En effet, la période des VD4 s’inscrit dans la « Programmation pluriannuelle de l’énergie » (PPE) pour les périodes 2019-2023 et 2024-2028, publiée par décret en avril 2020. Le Gouvernement y fixe les orientations concernant le parc nucléaire jusqu’à 2035, date à laquelle la part de la production d’électricité d’origine nucléaire ne devrait pas dépasser 50% de la production totale d’électricité en France, ce qui le conduit à demander à EDF de prévoir la fermeture de 12 réacteurs sur la période 2029-2035 (à l’échéance de leur 5ème visite décennale), le choix d’EDF se portant sur une paire de réacteurs sur six des centrales suivantes : Blayais, Chinon, Cruas, Dampierre, Gravelines et Tricastin. Tout se passe dans ce texte comme si le prolongement au-delà de 40 ans était acquis et il n’y a qu’une brève allusion au fait que l’ASN pourrait arrêter « d’autres réacteurs » pour des raisons de sûreté, voire l’ensemble des réacteurs d’une même centrale du fait de risques particuliers liés au site de cette centrale.

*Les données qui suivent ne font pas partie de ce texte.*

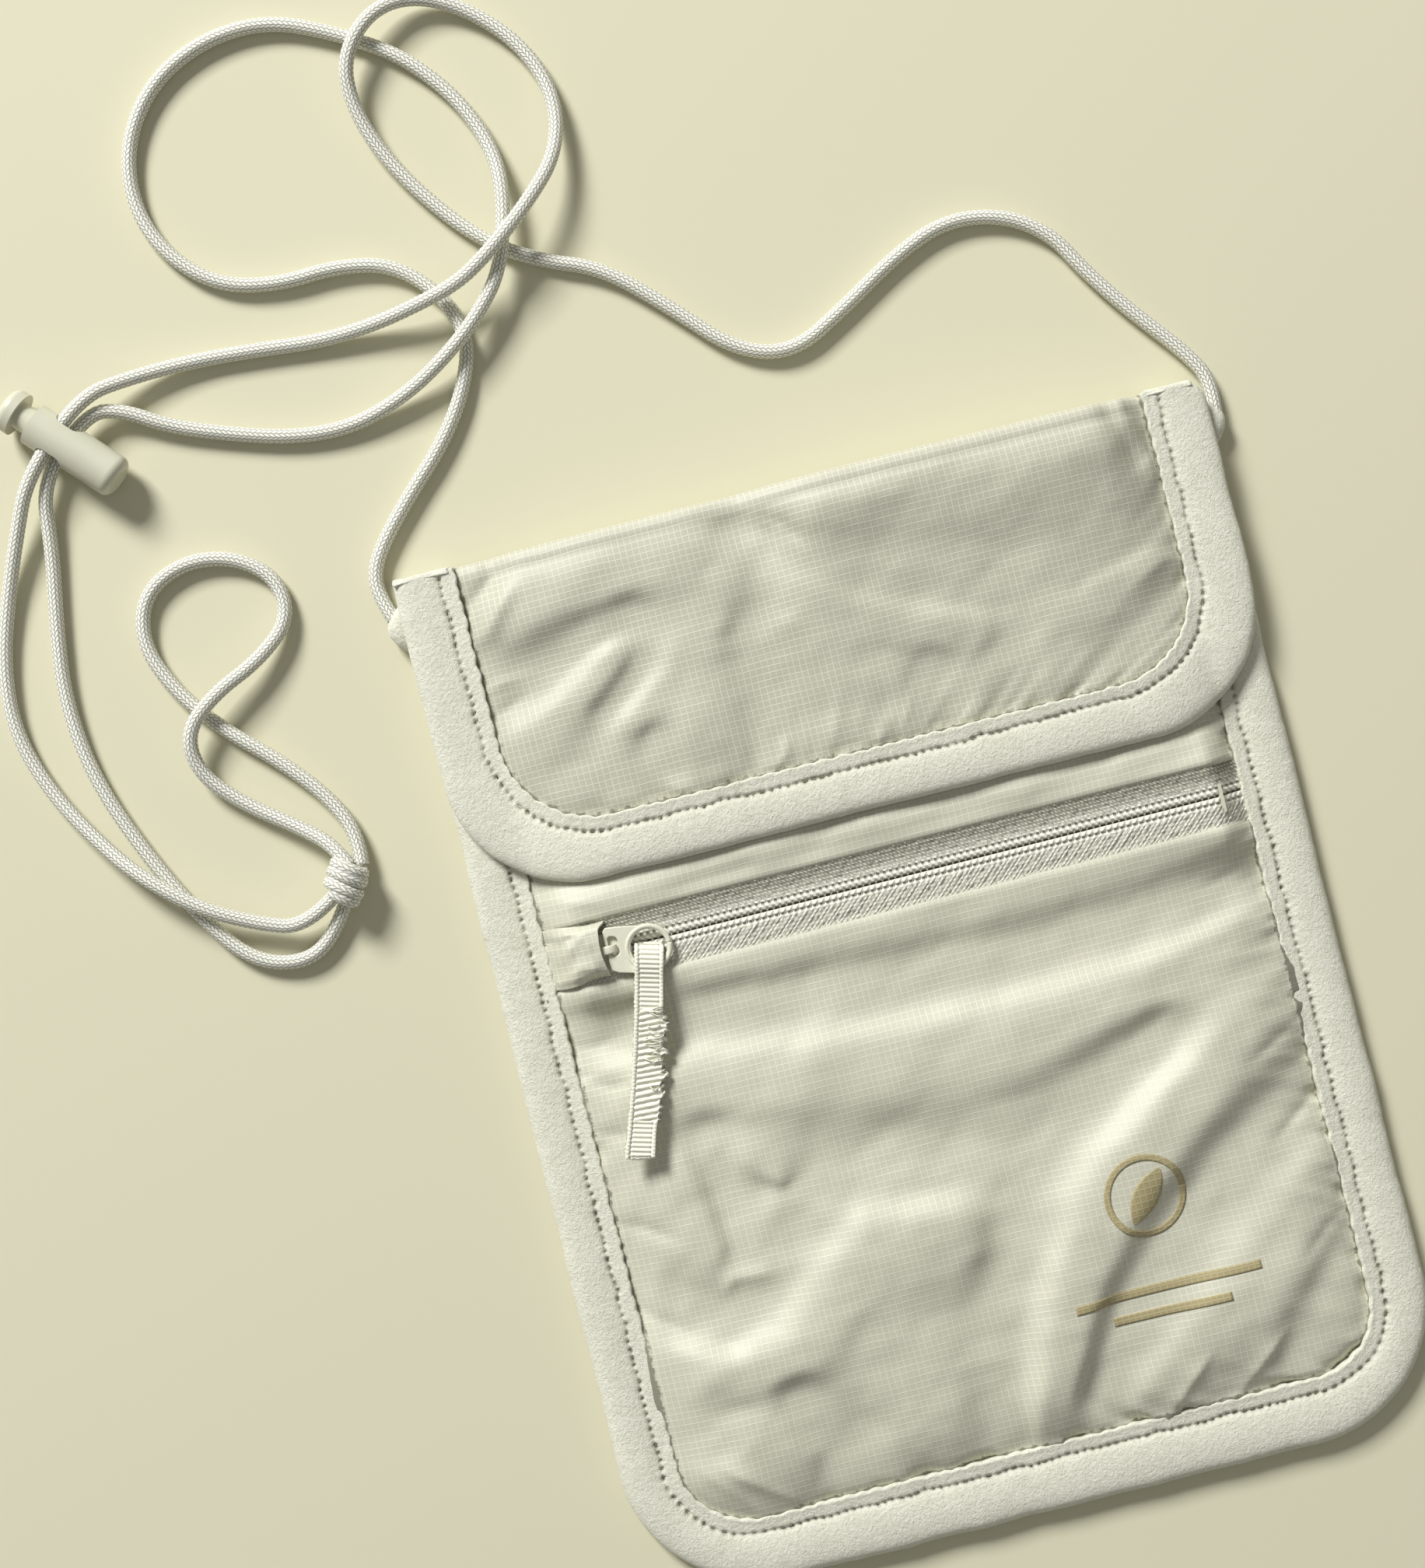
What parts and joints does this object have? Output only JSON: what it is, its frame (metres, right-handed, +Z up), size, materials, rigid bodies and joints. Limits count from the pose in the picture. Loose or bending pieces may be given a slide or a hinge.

Aucun Plan B n’est sérieusement envisagé, ce qui constitue une pression implicite sur l’ASN et comporte des risques industriels et économiques si celle-ci sait se monter impartiale et rigoureuse. Le Gouvernement devrait, dans la programmation pluriannuelle de l’énergie, prendre en compte des scénarios intégrant des évènements accidentels ou de fortes exigences de sûreté sur l’arrêt de réacteurs et veiller à en assurer, sinon la parade, du moins le meilleur traitement.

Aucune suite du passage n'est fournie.